This Amendment No. 2 to Schedule 13D (this “Amendment No. 2”) amends and supplements the Schedule 13D filed with the Securities and Exchange Commission on November 1, 2004 (the “Original Schedule 13D”), as amended and supplemented by Amendment No. 1 thereto, filed on August 16, 2006 (“Amendment No. 1” and, together with the Original Schedule 13D, the “Schedule 13D”), by Cargill, Incorporated, a Delaware corporation (“Cargill”), GNS I (U.S.) Corp., a Delaware corporation and wholly owned subsidiary of Cargill (“GNS I”), and Cargill Fertilizer, Inc., a Delaware corporation and wholly owned subsidiary of Cargill (“CFI” and, collectively with Cargill and GNS I, the “Reporting Persons”), with respect to shares of common stock, par value $0.01 per share (the “Common Stock”), of The Mosaic Company, a Delaware corporation (“Mosaic”).  Capitalized terms used but not otherwise defined herein shall have the meanings ascribed to such terms in the Original Schedule 13D.  Except as specifically amended and supplemented by this Amendment No. 2, all other provisions of the Schedule 13D shall remain in full force and effect.
 
Item 2. Identity and Background
 
Item 2 of the Schedule 13D is hereby amended and restated to read in its entirety as follows:
 
This Schedule 13D is being filed jointly by the Reporting Persons, as a group. The agreement among the Reporting Persons relating to the joint filing of this Schedule 13D is attached as Exhibit 1 hereto.
 
Cargill is incorporated under the laws of the State of Delaware. The principal business of Cargill and its subsidiaries is as an international provider of food, agriculture and risk management products and services. The principal office of Cargill is 15615 McGinty Road West, Wayzata, MN 55391.

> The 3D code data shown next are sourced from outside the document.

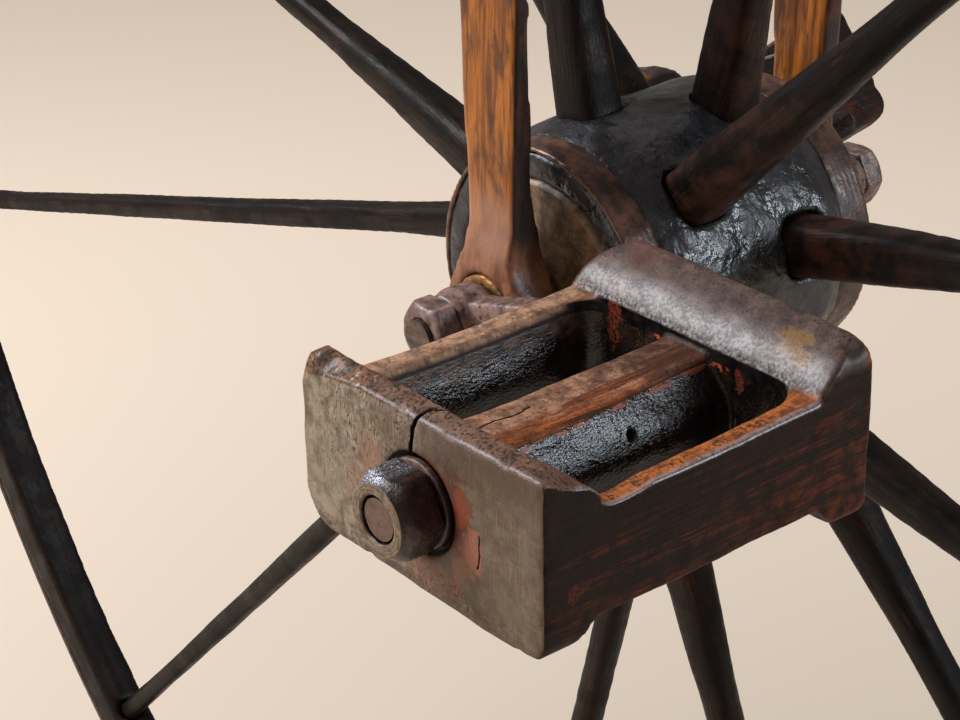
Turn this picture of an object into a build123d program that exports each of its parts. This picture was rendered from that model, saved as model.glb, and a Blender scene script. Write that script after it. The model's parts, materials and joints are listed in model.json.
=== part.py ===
from build123d import *
from math import cos, degrees, radians, sin, sqrt
import os

# Front driving wheel of an early velocipede, with its fork, cranks and carved
# wooden block pedals. X points forward, Y along the axle and Z up. The origin
# is on the shoulder where the steering stem leaves the fork crown. The near
# side is -Y. All sizes are in millimetres.

# Wheel
tyre_r = 527.0
tyre_t = 3.0
rim_w = 18.0
felloe_depth = 16.0
felloe_joint = 0.3
spoke_count = 12
spokes_per_felloe = 2
spoke_first_angle = 15.0
spoke_row_y = 18.0
spoke_root_w = 18.5
spoke_root_t = 17.0
spoke_waist_at = 150.0
spoke_waist_w = 12.5
spoke_waist_t = 11.5
spoke_tip_w = 9.0
spoke_tip_t = 8.5
spoke_corner = 0.28
spoke_nave_tenon = 13.0
spoke_rim_tenon = 9.0
# How far each hand-fitted spoke stands from its even place, in degrees
spoke_turns = [-1.5, -0.3, 2.2, 0.0, 0.0, 0.9, 0.6, 0.2, 2.6, 3.8, 1.4, -0.3]

# Nave
nave_l = 98.0
nave_r = 46.0
nave_belly = 3.0
nave_end_recess = 0.8
band_w = 13.0
band_t = 1.6
cap_r = 36.5
cap_lip = 4.0
cap_t = 7.0

# Axle, bushes and nuts
axle_r = 9.0
axle_seat_r = 6.8
axle_stub = 1.5
axle_thread_r = 5.5
bush_wall = 3.0
running_gap = 0.05
axle_nut_flats = 19.0
axle_nut_t = 8.5

# Fork
stem_r = 13.0
stem_l = 150.0
stem_thread_r = 9.0
stem_thread_l = 24.0
stem_tenon_l = 14.0
collar_r = 21.0
collar_t = 8.0
crown_t = 16.0
crown_bend_r = 26.0
crown_drop = 46.0
tyre_gap = 20.0
leg_face_y = 68.0
leg_w_top = 28.0
leg_w_mid = 26.5
leg_w_neck = 21.0
leg_mid_z = 105.0
leg_neck_z = 34.0
leg_t_top = 5.2
leg_t_neck = 9.0
leg_t_low = 12.5
leg_flare_r = 16.0
leg_ramp_z = 27.0
eye_r = 17.8
eye_t = 15.0
eye_proud = 3.0
eye_bevel = 2.4

# Cranks
crank_l = 127.0
crank_angle = 15.5
crank_gap = 1.2
crank_t = 9.5
crank_boss_extra = 4.3
crank_big_r = 11.0
crank_small_r = 13.0
crank_root_w = 14.0
crank_tip_w = 19.0

# Pedals
pedal_l = 104.5
pedal_w = 89.0
pedal_top = 23.8
pedal_foot = 24.5
pedal_gap = 5.5
plate_top_t = 7.0
plate_root_t = 9.0
inner_plate_t = 10.0
inner_plate_root_t = 22.0
inner_plate_proud = 1.0
rail_w = 8.0
rail_top = 13.0
rail_bottom = 16.5
rail_round = 2.4
slot_corner_r = 7.0
bar_w = 20.5
bar_top = 11.6
bar_bottom = 12.4
bar_round = 3.2
spindle_r = 6.0
spindle_collar_r = 10.5
spindle_stub = 1.5
washer_r = 12.4
washer_t = 2.6
washer_gap = 0.6
recess_depth = 1.6
pedal_nut_flats = 21.0
pedal_nut_t = 9.6
nut_bevel = 2.0
far_pedal_tilt = 38.0

# Worked out from the sizes above
felloe_outer_r = tyre_r - tyre_t
felloe_inner_r = felloe_outer_r - felloe_depth
axle_z = -(collar_t + crown_t + tyre_gap + tyre_r)
eye_out_y = leg_face_y + eye_proud
eye_in_y = eye_out_y - eye_t
crank_in_y = eye_out_y + crank_gap
crank_out_y = crank_in_y + crank_t
crank_face_y = crank_out_y + crank_boss_extra
pedal_in_y = crank_out_y + pedal_gap
pedal_out_y = pedal_in_y + pedal_l
nut_face_y = pedal_out_y - recess_depth + washer_t + pedal_nut_t
axle_end_y = crank_face_y + axle_nut_t + axle_stub
spindle_x = crank_l * cos(radians(crank_angle))
spindle_z = crank_l * sin(radians(crank_angle))
bar_inset = pedal_w / 2 - rail_w

os.makedirs("parts", exist_ok=True)


def on_axle(shape):
    # Moves a shape made round the origin to the axle's height
    return Pos(0, 0, axle_z) * shape


def turned_ring(r_out, r_in, y_low, y_high):
    # A ring or disc about the Y axis
    ring = Circle(r_out) - Circle(r_in) if r_in else Circle(r_out)
    return extrude(Plane.XZ.offset(-y_low) * ring, amount=y_high - y_low, dir=(0, 1, 0))


def side_plate(sketch, y_low, y_high):
    # Extrudes a sketch drawn in X and Z from one Y to another
    return extrude(Plane.XZ.offset(-y_low) * sketch, amount=y_high - y_low, dir=(0, 1, 0))


def rounded_face(points):
    # Closed outline from rows of x, y and corner radius
    corners = [(x, y) for x, y, radius in points]
    radii = [radius for x, y, radius in points]
    return make_face(FilletPolyline(*corners, radius=radii, close=True))


def hex_nut(flats, y_low, y_high, bore_r):
    # Hexagon with worn, turned-down corners on its outer face
    across_corners = flats / 2 / cos(radians(30))
    body = side_plate(RegularPolygon(across_corners, 6), y_low, y_high)
    crown = revolve(Plane.XY * Polygon(
        (0, y_low), (flats / 2 - nut_bevel / 2, y_low), (across_corners, y_low + nut_bevel),
        (across_corners, y_high), (0, y_high), align=None), axis=Axis.Y)
    return (body & crown) - turned_ring(bore_r, 0, y_low, y_high)


# Spokes

nave_belly_r = nave_r + nave_belly
spoke_start = nave_r - spoke_nave_tenon
spoke_tip = felloe_inner_r + spoke_rim_tenon


def spoke_angle(index):
    return spoke_first_angle + 360 / spoke_count * index + spoke_turns[index]


def spoke_y(index, radius):
    # Each spoke leans from its own row on the nave to the middle of the rim
    row_y = spoke_row_y if index % 2 == 0 else -spoke_row_y
    return row_y * (spoke_tip - radius) / (spoke_tip - spoke_start)


def across_spoke(index, radius):
    # Plane square to the radius on a spoke's centre line, with its x along the axle
    angle = radians(spoke_angle(index))
    out = Vector(cos(angle), 0, sin(angle))
    return Plane(origin=out * radius + Vector(0, spoke_y(index, radius), 0), x_dir=(0, 1, 0), z_dir=out)


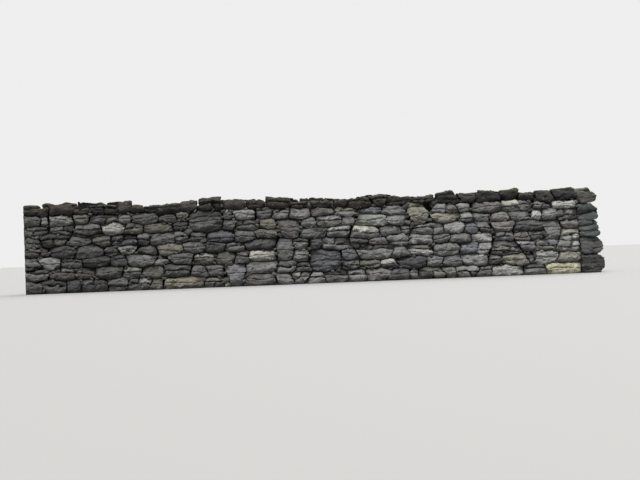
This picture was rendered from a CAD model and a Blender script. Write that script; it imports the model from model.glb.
from math import cos, pi, radians, sin
from random import Random

import bmesh
import bpy
from mathutils import Matrix, Vector, noise
from mathutils.bvhtree import BVHTree


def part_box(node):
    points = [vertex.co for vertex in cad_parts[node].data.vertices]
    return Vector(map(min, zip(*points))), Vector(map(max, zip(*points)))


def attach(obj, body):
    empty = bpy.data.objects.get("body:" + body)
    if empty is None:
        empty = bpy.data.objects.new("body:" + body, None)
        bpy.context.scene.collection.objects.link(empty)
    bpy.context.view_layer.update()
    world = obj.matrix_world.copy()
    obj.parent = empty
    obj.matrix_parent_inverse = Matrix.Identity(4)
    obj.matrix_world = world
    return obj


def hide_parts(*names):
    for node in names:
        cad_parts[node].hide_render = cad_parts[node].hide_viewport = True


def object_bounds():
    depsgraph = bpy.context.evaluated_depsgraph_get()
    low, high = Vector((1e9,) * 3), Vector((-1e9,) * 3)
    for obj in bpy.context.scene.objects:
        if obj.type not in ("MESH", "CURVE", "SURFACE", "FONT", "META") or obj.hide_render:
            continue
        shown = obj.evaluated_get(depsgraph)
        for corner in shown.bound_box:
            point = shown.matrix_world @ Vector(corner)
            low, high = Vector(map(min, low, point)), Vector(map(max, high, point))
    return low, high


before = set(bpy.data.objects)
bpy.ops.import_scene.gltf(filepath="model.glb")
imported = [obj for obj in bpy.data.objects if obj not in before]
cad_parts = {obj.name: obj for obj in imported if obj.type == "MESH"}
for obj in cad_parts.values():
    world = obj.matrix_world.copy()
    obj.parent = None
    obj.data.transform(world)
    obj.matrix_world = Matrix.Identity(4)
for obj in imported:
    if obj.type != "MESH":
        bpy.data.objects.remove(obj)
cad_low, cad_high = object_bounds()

# ---- The viewpoint
# The wall is seen from 84 m in front of it, at eye height, opposite its left end. A long lens makes
# it fill the picture, and the camera is rolled a little, which gives the ground its slope.
EYE = Vector((-13.5, -85.5, 1.6))
AIM = Vector((-0.15, -1.2, 2.1))
CAMERA_ROLL = radians(-2.1)
LENS_MM = 99
FARTHEST_SEEN = 1000
camera = bpy.data.objects.new("camera", bpy.data.cameras.new("camera"))
bpy.context.scene.collection.objects.link(camera)
bpy.context.scene.camera = camera
camera.data.lens = LENS_MM
camera.data.clip_end = FARTHEST_SEEN
camera.location = EYE
camera.rotation_euler = (
    (AIM - EYE).to_track_quat("-Z", "Y").to_matrix() @ Matrix.Rotation(CAMERA_ROLL, 3, "Z")
).to_euler()

# ---- The long faces: seven rough courses of quarried blocks under the crest, front and back
# Each block is split rock, set dry. Its face is a few broken planes with rounded arrises, its
# corners are gone, and what lies inside the wall is left as it came from the quarry.


def linear(hex_colour):
    """An sRGB hex colour as linear red, green and blue."""
    channels = (int(hex_colour[i : i + 2], 16) / 255 for i in (1, 3, 5))
    return [c / 12.92 if c <= 0.04045 else ((c + 0.055) / 1.055) ** 2.4 for c in channels]


def add_node(tree, kind, settings=None, links=None, **inputs):
    """A shader node with its settings, the values of its inputs and the sockets linked into it.

    A keyword is the label of an input, or _ and its number.
    """
    made = tree.nodes.new(kind)
    for name, value in (settings or {}).items():
        setattr(made, name, value)
    for name, value in inputs.items():
        made.inputs[int(name[1:]) if name[0] == "_" else name].default_value = value
    for name, socket in (links or {}).items():
        tree.links.new(socket, made.inputs[name])
    return made


def split_rock(name, moss):
    """Split quarry rock: coarse grey stone, broken by blasting, never dressed, weathered outdoors.

    The eye sees a dull, dry surface with its own tone on each block, broad stains, a fine speckle
    of grains, darker soil towards the joints, and moss where water stands.
    """
    material = bpy.data.materials.new(name)
    material.use_nodes = True
    tree = material.node_tree
    shader = tree.nodes["Principled BSDF"]
    shader.inputs["Roughness"].default_value = 0.92
    shader.inputs["IOR"].default_value = 1.5
    shader.inputs["Specular IOR Level"].default_value = 0.3
    place = add_node(tree, "ShaderNodeTexCoord").outputs["Object"]
    stone = add_node(tree, "ShaderNodeAttribute", {"attribute_name": "stone"}).outputs["Color"]
    wear = add_node(tree, "ShaderNodeAttribute", {"attribute_name": "wear"}).outputs["Color"]
    parts = add_node(tree, "ShaderNodeSeparateColor", links={"Color": wear}).outputs
    depth, own = parts["Red"], parts["Green"]
    multiply = {"operation": "MULTIPLY"}
    shift = add_node(tree, "ShaderNodeMath", multiply, {0: own}, _1=50.0).outputs[0]
    four = {"noise_dimensions": "4D"}

    def pattern(size_mm, detail, roughness=0.55, where=place):
        """Noise whose largest features are this many millimetres across, another on each block."""
        made = add_node(
            tree, "ShaderNodeTexNoise", four, {"Vector": where, "W": shift},
            Scale=1000 / size_mm, Detail=detail, Roughness=roughness,
        )
        return made.outputs["Fac"]

    def spread(value, low, high, to_low, to_high):
        """A value's stretch from low to high, as to_low to to_high."""
        made = add_node(tree, "ShaderNodeMapRange", links={"Value": value})
        ends = {"From Min": low, "From Max": high, "To Min": to_low, "To Max": to_high}
        for socket, end in ends.items():
            made.inputs[socket].default_value = end
        return made.outputs["Result"]

    def times(colour, value):
        """A colour made darker or lighter by a value."""
        scale = {"operation": "SCALE"}
        return add_node(
            tree, "ShaderNodeVectorMath", scale, {0: colour, "Scale": value}
        ).outputs[0]

    def covered(share, under, hex_colour):
        """A colour with another over it, by the share that a value gives."""
        made = add_node(tree, "ShaderNodeMix", {"data_type": "RGBA"}, {"Factor": share, 6: under})
        made.inputs[7].default_value = (*linear(hex_colour), 1)
        return made.outputs[2]

    along_beds = add_node(tree, "ShaderNodeMapping", links={"Vector": place}).outputs[0]
    along_beds.node.inputs["Rotation"].default_value = (0.1, 0.07, 0)
    along_beds.node.inputs["Scale"].default_value = (0.35, 0.35, 1.6)
    stains = pattern(420, 3)
    # Real grains are a few millimetres across, too fine to show: these are drawn ten times as big.
    grains = pattern(55, 6, 0.7)
    layers = pattern(110, 4, 0.6, along_beds)
    colour = times(stone, spread(stains, 0.3, 0.7, 0.76, 1.24))
    colour = times(colour, spread(layers, 0.3, 0.7, 0.78, 1.22))
    colour = times(colour, spread(grains, 0.3, 0.7, 0.7, 1.32))
    rust = spread(pattern(260, 4), 0.56, 0.72, 0.0, 0.3)
    colour = covered(rust, colour, "#665848")
    lichen = spread(pattern(130, 5, 0.65), 0.6, 0.68, 0.0, 0.4)
    colour = covered(lichen, colour, "#97968c")
    # Soil and shade darken the stone in the joints, and rain washes what faces up.
    colour = times(colour, spread(depth, 0.0, 1.0, 0.32, 1.0))
    normal = add_node(tree, "ShaderNodeNewGeometry").outputs["Normal"]
    up = add_node(tree, "ShaderNodeSeparateXYZ", links={0: normal}).outputs["Z"]
    colour = times(colour, spread(up, -0.35, 0.6, 0.8, 1.14))
    standing = spread(up, 0.25, 0.85, 0.0, moss)
    patches = spread(pattern(300, 4, 0.6), 0.42, 0.58, 0.2, 1.0)
    grown = add_node(tree, "ShaderNodeMath", multiply, {0: standing, 1: patches}).outputs[0]
    colour = covered(grown, colour, "#46432c")
    tree.links.new(colour, shader.inputs["Base Color"])
    add_up = {"operation": "MULTIPLY_ADD"}
    height = add_node(tree, "ShaderNodeMath", add_up, {0: layers, 2: grains}, _1=2.5).outputs[0]
    relief = add_node(
        tree, "ShaderNodeBump", links={"Height": height}, Strength=0.7, Distance=0.014
    )
    tree.links.new(relief.outputs["Normal"], shader.inputs["Normal"])
    return material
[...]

GNS I is incorporated under the laws of the State of Delaware, and is a wholly owned subsidiary of Cargill. The principal address of GNS I is 15615 McGinty Road West, Wayzata, MN 55391.

CFI is incorporated under the laws of the State of Delaware, and is a wholly owned subsidiary of Cargill. The principal address of CFI is 15615 McGinty Road West, Wayzata, MN 55391.

Exhibit 2 hereto, which is incorporated herein by reference, sets forth the (a) name, (b) residence or business address, (c) titles and (d) citizenship of each of the directors and executive officers of the Reporting Persons.

During the last five years, none of the Reporting Persons, nor any of the persons listed on Exhibit 2 hereto has been convicted in a criminal proceeding (excluding traffic violations or similar misdemeanors) or was a party to a civil proceeding of a judicial or administrative body of competent jurisdiction and as a result of such proceeding was or is subject to a judgment, decree or final order enjoining future violations of, or prohibiting or mandating activities subject to, federal or state securities laws or finding any violation with respect to such laws.
 
Item 4. Purpose of Transaction
 
Item 4 of the Schedule 13D is hereby amended and supplemented by adding the following:
 
On October 22, 2008, the standstill restrictions applicable to the Reporting Persons under the Amended and Restated Investor Rights Agreement, dated as of August 17, 2006 (the “Agreement”), between Cargill, Incorporated and certain of its subsidiaries and Mosaic expired by their terms.  As such, the Agreement’s restrictions on the Reporting Persons’ ability to make proposals to the Board of Directors of Mosaic, dispose of their shares and vote their shares are no longer in effect.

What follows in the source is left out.